Remember that so praised VPN provider that was advertised here and on LET?

Well, just read http://torrentfreak.com/proxy-sh-vpn-provider-monitored-traffic-to-catch-hacker-130930/

I mean ok a hacker was using it but talking about not logging and then coming up with this is just.... Lies. I bet they are backed by NSA.


----------



## Reece-DM (Oct 1, 2013)

Advertised here & LET? I don't see anything for Proxy.sh

Only VPN.SH 

However privacy don't exist especially with a USA  VPN provider you got more chance of being rammed in the backside by the gov.


----------



## KuJoe (Oct 1, 2013)

I've spoken with a few owners of overseas VPN companies who would do the same thing with a court order. As a company owner, if your options are to protect a criminal or protect your clients I really hope you would chose your clients above all else. What people fail to understand is that your options are to obey the law or not. I'm sure there are plenty of companies out there with tens of thousands of dollars set aside with a team of lawyers at the ready, but for smaller companies like the vast majority of online service providers they would prefer not to declare bankruptcy over a single client who was breaking the law and a lot of clients sleep better at night knowing that.


----------



## HalfEatenPie (Oct 1, 2013)

H_Heisenberg said:


> Remember that so praised VPN provider that was advertised here and on LET?
> 
> Well, just read http://torrentfreak.com/proxy-sh-vpn-provider-monitored-traffic-to-catch-hacker-130930/
> 
> I mean ok a hacker was using it but talking about not logging and then coming up with this is just.... Lies. I bet they are backed by NSA.


First of all, I think the company you're referencing is VPN.sh, and they're not the ones involved with this.

Also, what KuJoe states is correct.  Why would a company go bankrupt over a single customer?  Why should the business be liable for a client's illegal actions?  The liability has to go somewhere.  Going "oops sorry we're not taking the blame and the person you're trying to get is one of several hundreds/thousands of people we have who... we don't release the information to" doesn't really work well in a court of law.  
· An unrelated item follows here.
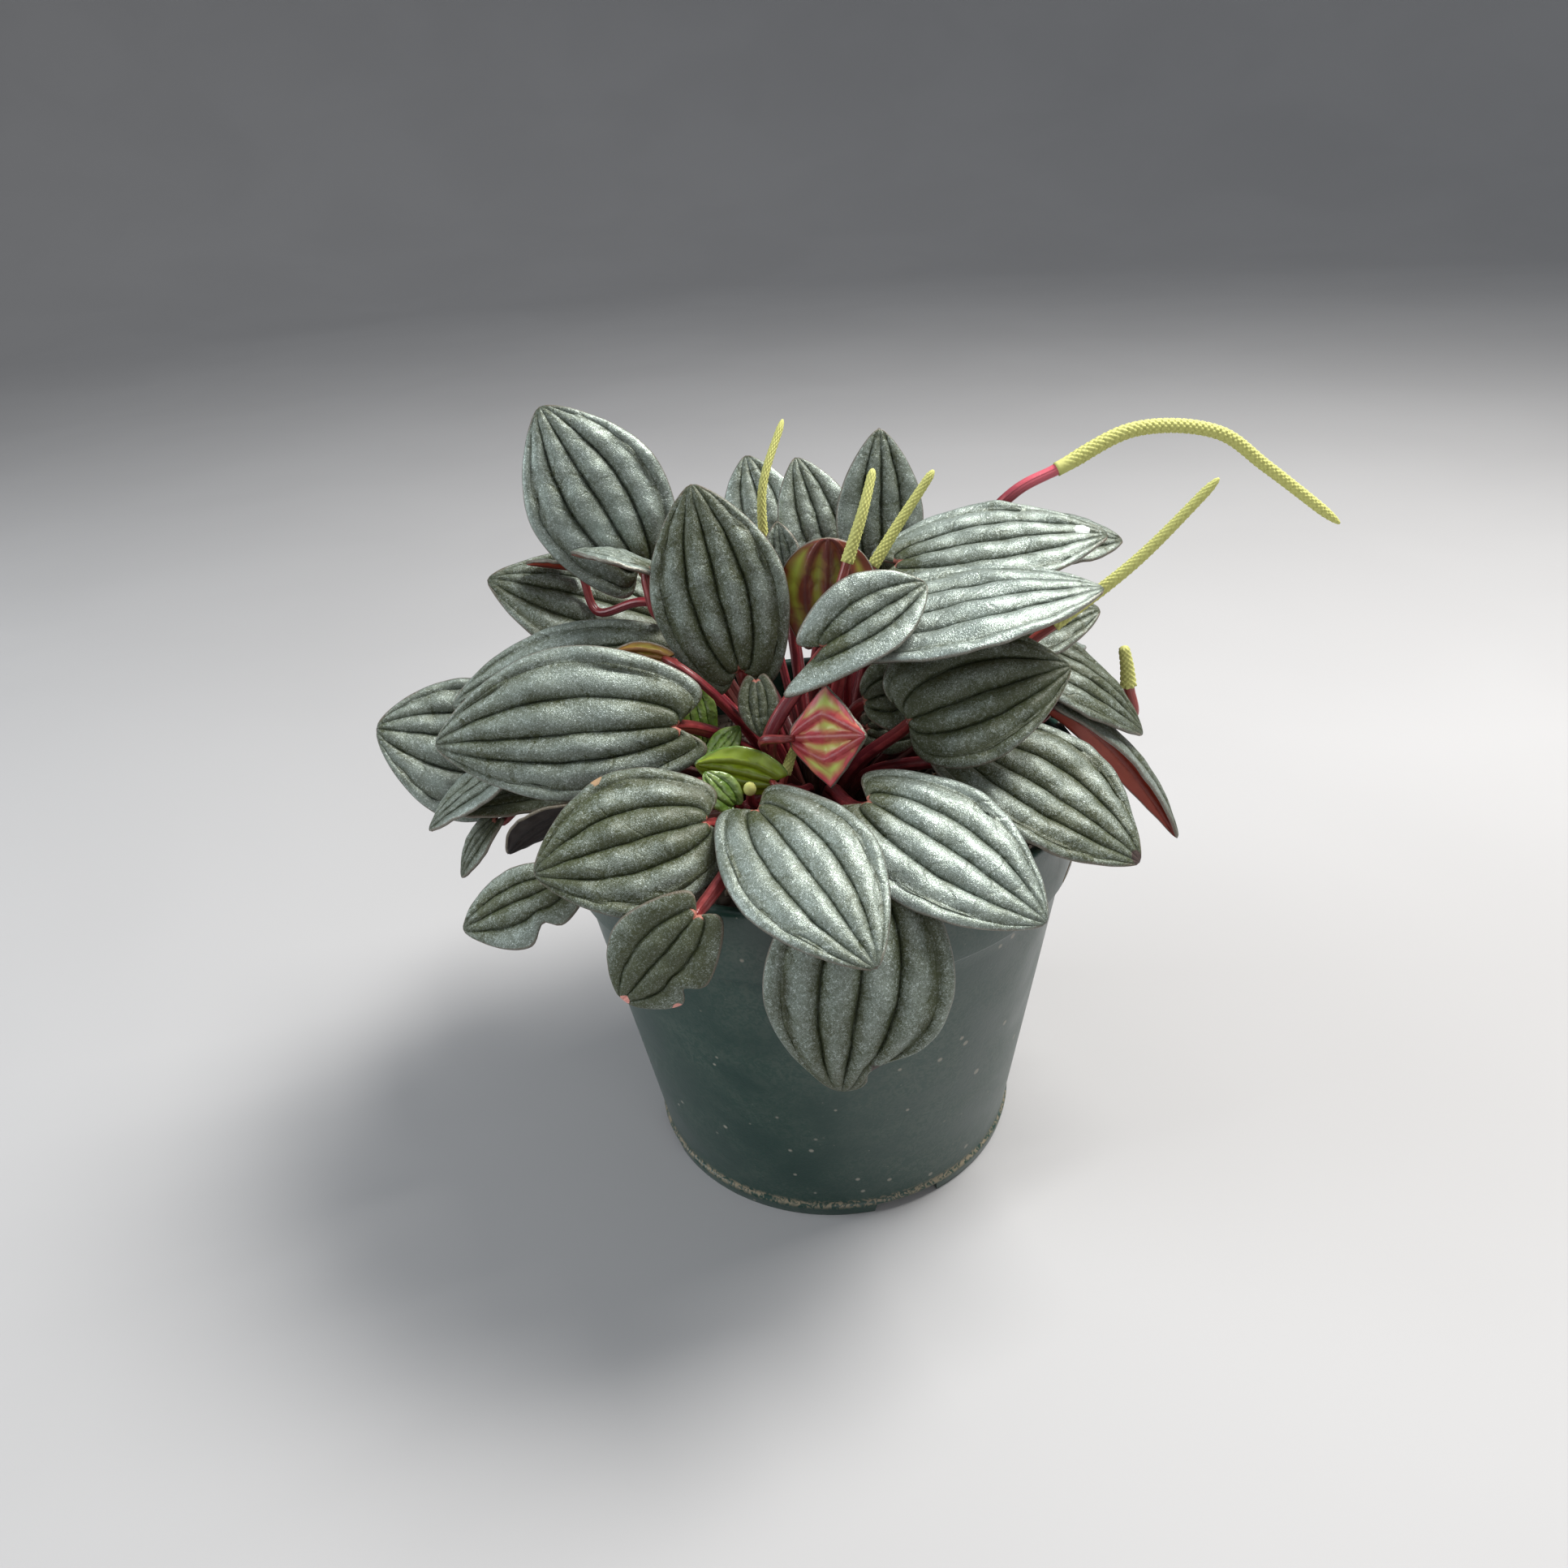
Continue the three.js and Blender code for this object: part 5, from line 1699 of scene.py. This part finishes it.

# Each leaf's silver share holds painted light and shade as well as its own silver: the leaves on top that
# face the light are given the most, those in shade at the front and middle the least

Also... that last statement...  Really?  This again?  I mean yeah it's something important that needs to be addressed but now this is just a ridiculous accusation based upon your emotional response to this situation.  

I will state this.  Pure anonymity is gone on the internet (or atleast difficult to obtain) and VPNs can only do so much for you.  Sometimes there are situations where ideology and laws collide, but in our current system of government and in today's world we can't relay everything purely on ideology (or so as I believe).


----------



## datarealm (Oct 1, 2013)

Proxy.sh has a publicly accessable terms of service:

https://proxy.sh/panel/knowledgebase/2/Terms-of-service.html

If a user of their network chose to violate the terms of service, they voided their entire contract with proxy.sh.  It seems that proxy.sh did a great job informing the rest of their users that they would be monitoring one node, thus giving them the option to avoid using that node if the monitoring bothered them.


----------



## RiotSecurity (Oct 1, 2013)

KuJoe said:


> I've spoken with a few owners of overseas VPN companies who would do the same thing with a court order. As a company owner, if your options are to protect a criminal or protect your clients I really hope you would chose your clients above all else. What people fail to understand is that your options are to obey the law or not. I'm sure there are plenty of companies out there with tens of thousands of dollars set aside with a team of lawyers at the ready, but for smaller companies like the vast majority of online service providers they would prefer not to declare bankruptcy over a single client who was breaking the law and a lot of clients sleep better at night knowing that.


Well, I suppose it's changed since I ran a VPN.

Last time I owned a VPN service, datacenter ignored all complaints (US company) and my RU company did the same.

Stupid NSA.


----------



## RiotSecurity (Oct 1, 2013)

datarealm said:


> Proxy.sh has a publicly accessable terms of service:
> 
> https://proxy.sh/panel/knowledgebase/2/Terms-of-service.html
> 
> If a user of their network chose to violate the terms of service, they voided their entire contract with proxy.sh.  It seems that proxy.sh did a great job informing the rest of their users that they would be monitoring one node, thus giving them the option to avoid using that node if the monitoring bothered them.


I do enjoy they notified people.

At least they give the heads up they're being spied on, unlike NSA.


----------



## kaniini (Oct 1, 2013)

RiotSecurity said:


> Well, I suppose it's changed since I ran a VPN.
> 
> Last time I owned a VPN service, datacenter ignored all complaints (US company) and my RU company did the same.
> 
> Stupid NSA.


Please let me know what datacenter this is so I can begin working on having them depeered from the net.

Thank you.


----------



## RiotSecurity (Oct 2, 2013)

kaniini said:


> Please let me know what datacenter this is so I can begin working on having them depeered from the net.
> 
> Thank you.


Nice try, not happening.


----------



## hasel92 (Oct 6, 2013)

It's not going bankrupt because of  one customer. lol. That's absurd. 

According to the article "We have been saddened to learn that these actions were harmful to individuals (human beings)."


----------